[Object modeling scripts]
━━━━━━
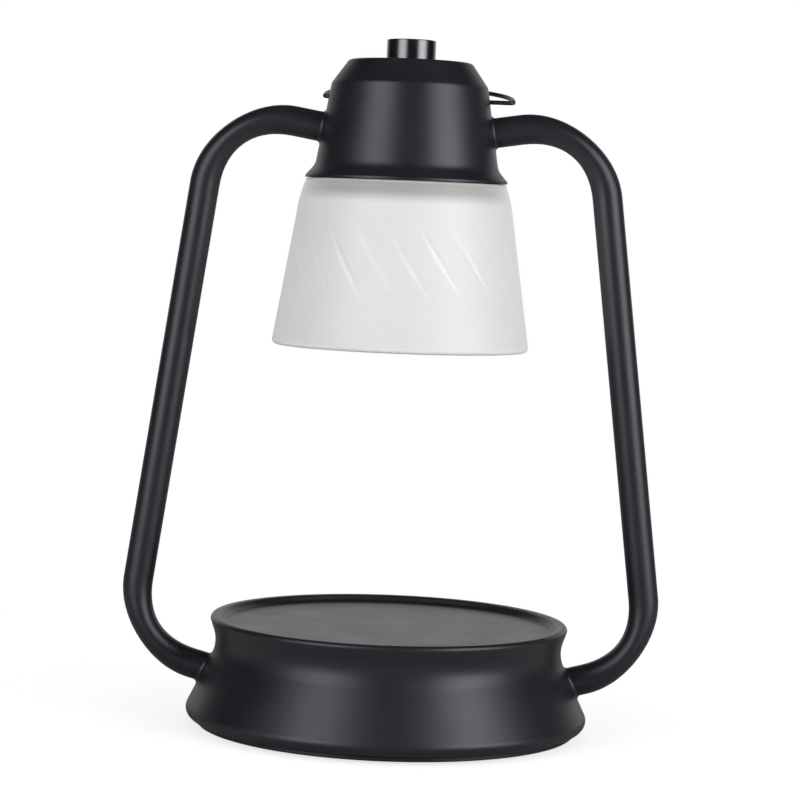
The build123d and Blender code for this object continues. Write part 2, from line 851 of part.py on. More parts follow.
# ---- bail ----
def make_bail():
    big_round = min(bail_bow_share * bail_half_width, bail_depth - bail_corner - bail_straight)
    points = [
        (bail_pin_reach, 0),
        (bail_half_width, 0),
        (bail_half_width, bail_depth),
        (-bail_half_width, bail_depth),
        (-bail_half_width, 0),
        (-bail_pin_reach, 0),
    ]
    path = FilletPolyline(*points, radius=[bail_corner, big_round, big_round, bail_corner])
    place = Pos(bail_side_shift, 0, bail_pivot_height) * Rot(bail_rest_tilt, 0, 0)
    return place * wire(path, bail_wire_radius)


# ---- wires ----
def make_supply_cores():
    """Two cores from the terminal block up the right-hand tube to the dimmer's board."""
    drop_corner = meet(base_joint, base_run_tilt, (core_drop_start, 0), 90)
    rise_corner = meet(hood_joint, hood_wall_tilt, (core_rise_radius, 0), 90)
    block_end = block_start + block_length - barrel_inset
    cores = []
    for side in (-1, 1):
        y = side * (core_radius + core_gap / 2)
        pole_y = side * pole_spacing / 2
        split = (core_drop_end + block_end) / 2
        points = [
            (block_end - clamp_screw_inset, pole_y, pole_height),
            (block_start + block_length + core_lead_out, pole_y, pole_height),
            (split + core_lead_out, y, pole_height),
            (core_drop_end, y, pole_height),
            (drop_corner[0], y, drop_corner[1]),
            (bottom_corner[0], y, bottom_corner[1]),
            (top_corner[0], y, top_corner[1]),
            (rise_corner[0], y, rise_corner[1]),
            (core_rise_radius, y, board_bottom),
        ]
        bends = [core_bend, core_bend, core_bend, core_bend, tube_bends[1], tube_bends[0], core_bend]
        path = FilletPolyline(*points, radius=bends)
        cores.append(wire(path, core_radius))
    return Compound(cores)


def make_lamp_leads():
    straight = lamp_lead_straight * (board_bottom - holder_top)
    points = [
        (0, holder_top),
        (0, holder_top + straight),
        (lamp_lead_jog, board_bottom - straight),
        (lamp_lead_jog, board_bottom),
    ]
    path = Plane.XZ * rounded_line(points, [lamp_lead_bend, lamp_lead_bend])
    lead = wire(path, lamp_lead_radius)
    return Compound([Pos(0, side * lamp_lead_offset, 0) * lead for side in (-1, 1)])


tube_right = make_tube()
nodes = {
    "base_shell": make_base_shell(),
    "base_posts": make_base_posts(),
    "base_plate": make_base_plate(),
    "plate_screws": make_plate_screws(),
    "foot_pads": make_foot_pads(),
    "cord_bush": make_cord_bush(),
    "terminal_block": make_terminal_block(),
    "terminal_barrels": make_terminal_barrels(),
    "clamp_screws": make_clamp_screws(),
    "block_screw": make_block_screw(),
    "tube_right": tube_right,
    "tube_left": mirror(tube_right, about=Plane.YZ),
    "base_collars": make_collars(base_form, base_joint_plane, base_collar_length),
    "hood_collars": make_collars(hood_form, hood_joint_plane, hood_collar_length),
    "base_nipples": make_base_nipples(),
    "base_saddles": make_base_saddles(),
    "base_nuts": make_base_nuts(),
    "hood_nipples": make_hood_nipples(),
    "hood_washers": make_hood_washers(),
    "hood_nuts": make_hood_nuts(),
    "hood_shell": make_hood_shell(),
    "holder_bracket": make_holder_bracket(),
    "lamp_holder": make_lamp_holder(),
    "holder_screws": make_holder_screws(),
    "holder_contacts": make_holder_contacts(),
    "shade_gasket": make_shade_gasket(),
    "shade_ring": make_shade_ring(),
    "glass_shade": make_glass_shade(),
    "bulb_reflector": make_bulb_reflector(),
    "bulb_lens": make_bulb_lens(),
    "bulb_cap": make_bulb_cap(),
    "bulb_pins": make_bulb_pins(),
    "bulb_capsule": make_bulb_capsule(),
    "dimmer_body": make_dimmer_body(),
    "dimmer_board": make_dimmer_board(),
    "board_parts": make_board_parts(),
    "dimmer_washer": make_dimmer_washer(),
    "dimmer_nut": make_dimmer_nut(),
    "dimmer_shaft": make_dimmer_shaft(),
    "knob": make_knob(),
    "bail": make_bail(),
    "supply_cores": make_supply_cores(),
    "lamp_leads": make_lamp_leads(),
}

os.makedirs("parts", exist_ok=True)
for name, shape in nodes.items():
    export_step(shape, f"parts/{name}.step")
print(len(nodes), "nodes written")
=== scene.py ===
from math import atan2, cos, degrees, hypot, pi, radians, sin, tan

import bmesh
import bpy
from mathutils import Matrix, Vector


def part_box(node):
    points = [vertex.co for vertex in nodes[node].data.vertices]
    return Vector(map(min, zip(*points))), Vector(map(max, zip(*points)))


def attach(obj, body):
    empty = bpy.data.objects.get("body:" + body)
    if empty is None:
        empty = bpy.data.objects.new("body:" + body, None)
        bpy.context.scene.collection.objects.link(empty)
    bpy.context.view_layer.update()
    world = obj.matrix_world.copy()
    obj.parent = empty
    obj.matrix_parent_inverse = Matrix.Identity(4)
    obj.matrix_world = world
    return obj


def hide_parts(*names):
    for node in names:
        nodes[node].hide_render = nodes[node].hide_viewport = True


# Candle warmer lamp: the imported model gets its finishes, and the glass shade is spun again with its flutes.
# Metres, +Z up, the camera side is -Y. Sizes in the dictionaries are millimetres.

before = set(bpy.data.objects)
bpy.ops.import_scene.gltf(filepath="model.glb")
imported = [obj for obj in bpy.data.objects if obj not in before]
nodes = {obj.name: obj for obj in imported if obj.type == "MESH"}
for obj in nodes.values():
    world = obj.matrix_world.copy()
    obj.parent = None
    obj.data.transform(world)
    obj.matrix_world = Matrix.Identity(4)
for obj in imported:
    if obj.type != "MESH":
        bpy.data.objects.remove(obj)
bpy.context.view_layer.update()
mm = 0.001
scene = bpy.context.scene
print("frame loaded,", len(nodes), "nodes")

noiseSpan = {"From Min": 0.3, "From Max": 0.7}      # where most of a noise texture's values lie


def linearColour(hexText, alpha=1.0):
    channels = [int(hexText[i:i + 2], 16) / 255 for i in (1, 3, 5)]
    return (*[c / 12.92 if c <= 0.04045 else ((c + 0.055) / 1.055) ** 2.4 for c in channels], alpha)


def addNode(tree, kind, settings=None, sockets=None):
    # settings are the node's own fields, sockets take a value or another node's output
    node = tree.nodes.new("ShaderNode" + kind)
    for field, value in (settings or {}).items():
        setattr(node, field, value)
    for socket, value in (sockets or {}).items():
        if isinstance(value, bpy.types.NodeSocket):
            tree.links.new(value, node.inputs[socket])
        else:
            node.inputs[socket].default_value = value
    return node


def startMaterial(name):
    # returns the material, its tree and the object coordinates in metres
    material = bpy.data.materials.new(name)
    material.use_nodes = True
    tree = material.node_tree
    tree.nodes.clear()
    place = addNode(tree, "TexCoord").outputs["Object"]
    return material, tree, place


def finishMaterial(tree, shader):
    addNode(tree, "OutputMaterial", None, {"Surface": shader.outputs[0]})


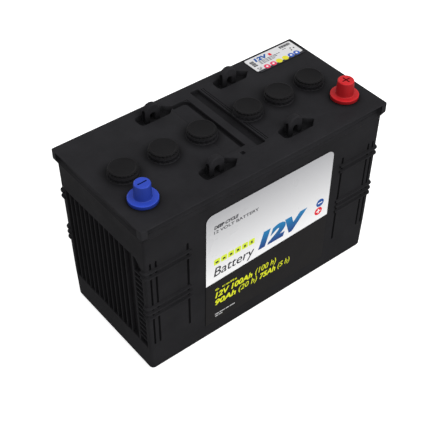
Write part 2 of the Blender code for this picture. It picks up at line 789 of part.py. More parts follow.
━━━━━━
[What is asked]:
Above this instruction are the records; retype exactly the lines from the one containing "for name, shape" up to and including the one containing "return (*[c /".

[Right answer]:
for name, shape in nodes.items():
    export_step(shape, f"parts/{name}.step")
print(len(nodes), "nodes written")
=== scene.py ===
from math import atan2, cos, degrees, hypot, pi, radians, sin, tan

import bmesh
import bpy
from mathutils import Matrix, Vector


def part_box(node):
    points = [vertex.co for vertex in nodes[node].data.vertices]
    return Vector(map(min, zip(*points))), Vector(map(max, zip(*points)))


def attach(obj, body):
    empty = bpy.data.objects.get("body:" + body)
    if empty is None:
        empty = bpy.data.objects.new("body:" + body, None)
        bpy.context.scene.collection.objects.link(empty)
    bpy.context.view_layer.update()
    world = obj.matrix_world.copy()
    obj.parent = empty
    obj.matrix_parent_inverse = Matrix.Identity(4)
    obj.matrix_world = world
    return obj


def hide_parts(*names):
    for node in names:
        nodes[node].hide_render = nodes[node].hide_viewport = True


# Candle warmer lamp: the imported model gets its finishes, and the glass shade is spun again with its flutes.
# Metres, +Z up, the camera side is -Y. Sizes in the dictionaries are millimetres.

before = set(bpy.data.objects)
bpy.ops.import_scene.gltf(filepath="model.glb")
imported = [obj for obj in bpy.data.objects if obj not in before]
nodes = {obj.name: obj for obj in imported if obj.type == "MESH"}
for obj in nodes.values():
    world = obj.matrix_world.copy()
    obj.parent = None
    obj.data.transform(world)
    obj.matrix_world = Matrix.Identity(4)
for obj in imported:
    if obj.type != "MESH":
        bpy.data.objects.remove(obj)
bpy.context.view_layer.update()
mm = 0.001
scene = bpy.context.scene
print("frame loaded,", len(nodes), "nodes")

noiseSpan = {"From Min": 0.3, "From Max": 0.7}      # where most of a noise texture's values lie


def linearColour(hexText, alpha=1.0):
    channels = [int(hexText[i:i + 2], 16) / 255 for i in (1, 3, 5)]
    return (*[c / 12.92 if c <= 0.04045 else ((c + 0.055) / 1.055) ** 2.4 for c in channels], alpha)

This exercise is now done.